Dans l'affaire de la loi sur les soins abordables, la Cour suprême a estimé que le gouvernement fédéral avait outrepassé ses droits en menaçant de supprimer tout financement de Medicaid pour les États qui n'élargiraient pas le programme, ce qui revenait à réquisitionner les gouvernements des États.

UN TRAVAIL DE JURISTE CRÉATIF

Selon M. Blumstein, les entreprises pharmaceutiques pourraient faire valoir que le pouvoir de Medicare sur le marché est si important que le fait d'exiger la négociation comme condition est tout aussi coercitif. Il a reconnu qu'il n'y avait pas de précédent parfait, mais a suggéré que les entreprises pourraient faire une analogie avec les lois antitrust qui restreignent les entreprises privées.

"Il faudrait pour cela faire preuve de créativité juridique", a-t-il déclaré.

D'autres se sont montrés plus sceptiques.

"Ce n'est pas comme si le gouvernement prenait d'assaut les entrepôts et s'emparait des médicaments", a déclaré Robin Feldman, professeur à l'University of California College of the Law, à San Francisco, spécialisé dans les questions de santé. Il a qualifié l'allégation de prise illégale de "poids lourd".

Les fabricants de médicaments affirment également que la loi les oblige à signer des contrats stipulant que les prix négociés sont "équitables". Ils affirment que cela viole leur droit à la liberté d'expression en vertu du premier amendement de la Constitution en les obligeant à répéter les affirmations du gouvernement.

L'administration Biden a déclaré que rien dans la Constitution n'empêche Medicare de négocier les prix des médicaments.

La Cour suprême a déjà confirmé de telles revendications de liberté d'expression, notamment dans une décision de 2013 estimant que les organisations non gouvernementales ne pouvaient pas être contraintes d'adopter une position anti-prostitution pour recevoir des fonds fédéraux destinés à la lutte contre le sida.

M. Blumstein a déclaré qu'il pensait que l'obligation d'expression était l'argument le plus solide des entreprises.
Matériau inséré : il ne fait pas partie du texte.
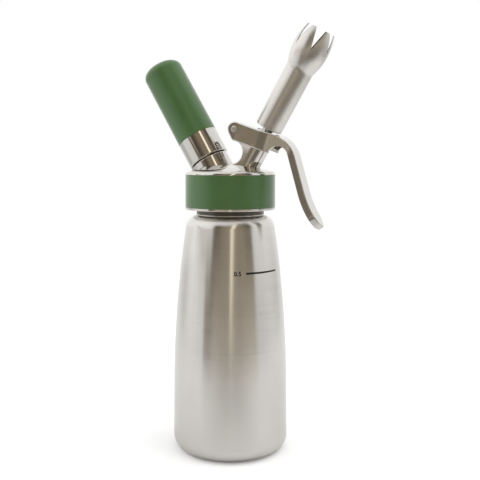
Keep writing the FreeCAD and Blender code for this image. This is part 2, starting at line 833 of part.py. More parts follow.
def make_stem():
    """Hollow stem: foot flange, cream ports, ring groove, guide and threaded top."""
    body = place(new_body("valve_stem"), crossing, *VALVE_LEAN)
    radius = size("stem_radius")
    waist = size("stem_bore") + size("stem_wall")
    flange = size("seat_height") - size("seal_height")
    guide = size("seat_height") + 9.5
    groove = guide + 2.2
    turn_outline(
        body,
        [
            (0, flange - 1.4),
            (size("seal_radius") - 0.8, flange - 1.4, "round", 0.5),
            (size("seal_radius") - 0.8, flange),
            (waist, flange),
            (waist, guide),
            (radius, guide),
            (radius, groove),
            (radius - 0.85, groove),
            (radius - 0.85, groove + 1.6),
            (radius, groove + 1.6),
            (radius, stem_top, "round", 0.4),
            (size("stem_bore"), stem_top),
            (size("stem_bore"), size("seat_height") + 4.0),
            (0, size("seat_height") + 4.0),
        ],
    )
    for plane in ("XZ_Plane", "YZ_Plane"):
        ports = new_sketch(body, plane)
        draw_circle(ports, 0, size("seat_height") + 6.0, 1.1)
        feature, before = add_feature(body, "Pocket", ports)
        feature.SideType = "Symmetric"
        feature.setExpression("Length", (4 * waist).text)
        check_change(body, before, False)

    seal = place(new_body("valve_seal"), crossing, *VALVE_LEAN)
    top = size("seat_height")
    turn_outline(
        seal,
        [
            (waist, flange),
            (size("seal_radius"), flange),
            (size("seal_radius"), top - 0.4),
            (size("seal_radius") - 0.4, top),
            (waist, top),
        ],
    )
    ring = name_piece(doc.addObject("Part::Torus", "stem_o_ring"), "stem_o_ring")
    place_ring(ring, radius - 0.41, 0.43, groove + 0.8)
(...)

M. Feldman a déclaré qu'elle était affaiblie par le fait que les entreprises pouvaient toujours dire publiquement ce qu'elles voulaient au sujet du programme.

Il pourrait s'écouler un certain temps avant que l'une ou l'autre de ces affaires ne soit portée devant la Cour suprême. Seule la Chambre de commerce a demandé une ordonnance préliminaire interrompant les négociations. Les décisions concernant les procès des fabricants de médicaments n'interviendront probablement pas avant l'année prochaine au plus tôt.